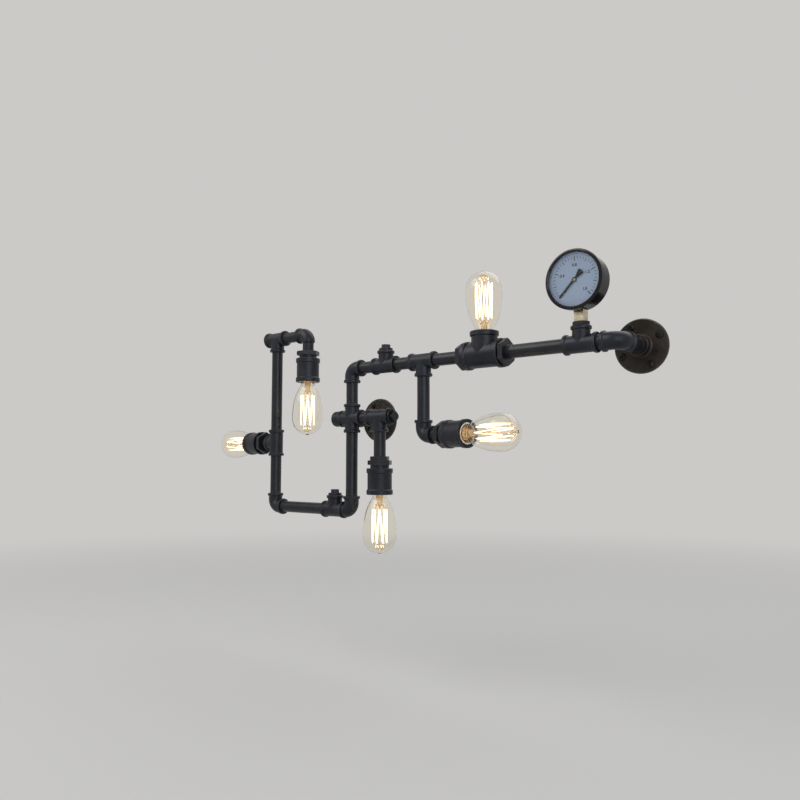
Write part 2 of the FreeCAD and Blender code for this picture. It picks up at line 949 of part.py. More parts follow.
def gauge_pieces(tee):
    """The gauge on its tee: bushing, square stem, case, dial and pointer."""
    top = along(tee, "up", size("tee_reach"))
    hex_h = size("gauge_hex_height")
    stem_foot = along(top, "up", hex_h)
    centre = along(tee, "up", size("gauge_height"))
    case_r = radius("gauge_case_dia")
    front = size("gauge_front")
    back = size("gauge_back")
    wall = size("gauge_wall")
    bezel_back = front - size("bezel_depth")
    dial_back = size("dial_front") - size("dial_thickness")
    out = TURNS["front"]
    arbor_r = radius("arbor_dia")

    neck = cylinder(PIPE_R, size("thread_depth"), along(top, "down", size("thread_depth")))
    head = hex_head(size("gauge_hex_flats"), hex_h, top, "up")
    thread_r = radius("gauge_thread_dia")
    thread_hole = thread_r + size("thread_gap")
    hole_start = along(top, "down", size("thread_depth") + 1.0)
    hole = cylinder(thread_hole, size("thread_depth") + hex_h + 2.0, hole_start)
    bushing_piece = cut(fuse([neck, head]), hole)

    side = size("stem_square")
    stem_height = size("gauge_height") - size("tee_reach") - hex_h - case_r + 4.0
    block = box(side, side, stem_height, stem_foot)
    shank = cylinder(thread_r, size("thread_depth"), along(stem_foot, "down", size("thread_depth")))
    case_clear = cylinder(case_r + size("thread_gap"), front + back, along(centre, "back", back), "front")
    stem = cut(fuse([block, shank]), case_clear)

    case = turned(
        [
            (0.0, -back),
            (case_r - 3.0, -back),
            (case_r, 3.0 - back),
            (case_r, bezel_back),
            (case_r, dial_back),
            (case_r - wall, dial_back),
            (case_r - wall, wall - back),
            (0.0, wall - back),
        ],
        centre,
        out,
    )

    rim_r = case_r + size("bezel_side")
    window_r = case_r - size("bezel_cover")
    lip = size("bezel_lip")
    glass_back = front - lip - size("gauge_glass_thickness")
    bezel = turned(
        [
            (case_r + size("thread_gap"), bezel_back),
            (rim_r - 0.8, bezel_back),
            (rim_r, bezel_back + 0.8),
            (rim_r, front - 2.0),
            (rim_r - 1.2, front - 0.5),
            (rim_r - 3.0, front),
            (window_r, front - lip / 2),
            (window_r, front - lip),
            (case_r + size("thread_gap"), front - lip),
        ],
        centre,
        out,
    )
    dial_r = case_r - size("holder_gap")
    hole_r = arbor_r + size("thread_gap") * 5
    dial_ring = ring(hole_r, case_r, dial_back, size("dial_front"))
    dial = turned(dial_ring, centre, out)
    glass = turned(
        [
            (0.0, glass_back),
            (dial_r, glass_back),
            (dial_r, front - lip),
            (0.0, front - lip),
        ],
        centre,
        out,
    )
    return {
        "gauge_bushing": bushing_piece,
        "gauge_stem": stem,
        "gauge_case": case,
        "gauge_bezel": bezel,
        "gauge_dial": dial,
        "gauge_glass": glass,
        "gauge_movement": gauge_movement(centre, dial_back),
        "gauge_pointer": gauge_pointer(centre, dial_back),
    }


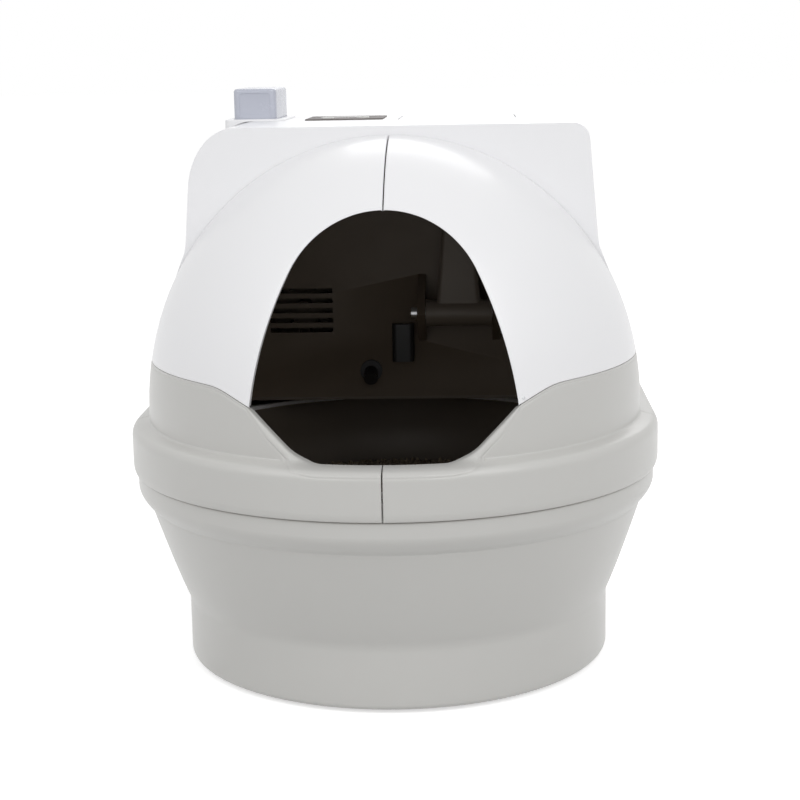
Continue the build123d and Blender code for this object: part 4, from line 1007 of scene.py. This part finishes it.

━━━━━━━━━━━━━━━━━━━━━━━━━━━━━━

#### Work to complete
Copy out every line of the listing that includes the string "this".

#### The solution
Write part 2 of the FreeCAD and Blender code for this picture. It picks up at line 949 of part.py. More parts follow.
Continue the build123d and Blender code for this object: part 4, from line 1007 of scene.py. This part finishes it.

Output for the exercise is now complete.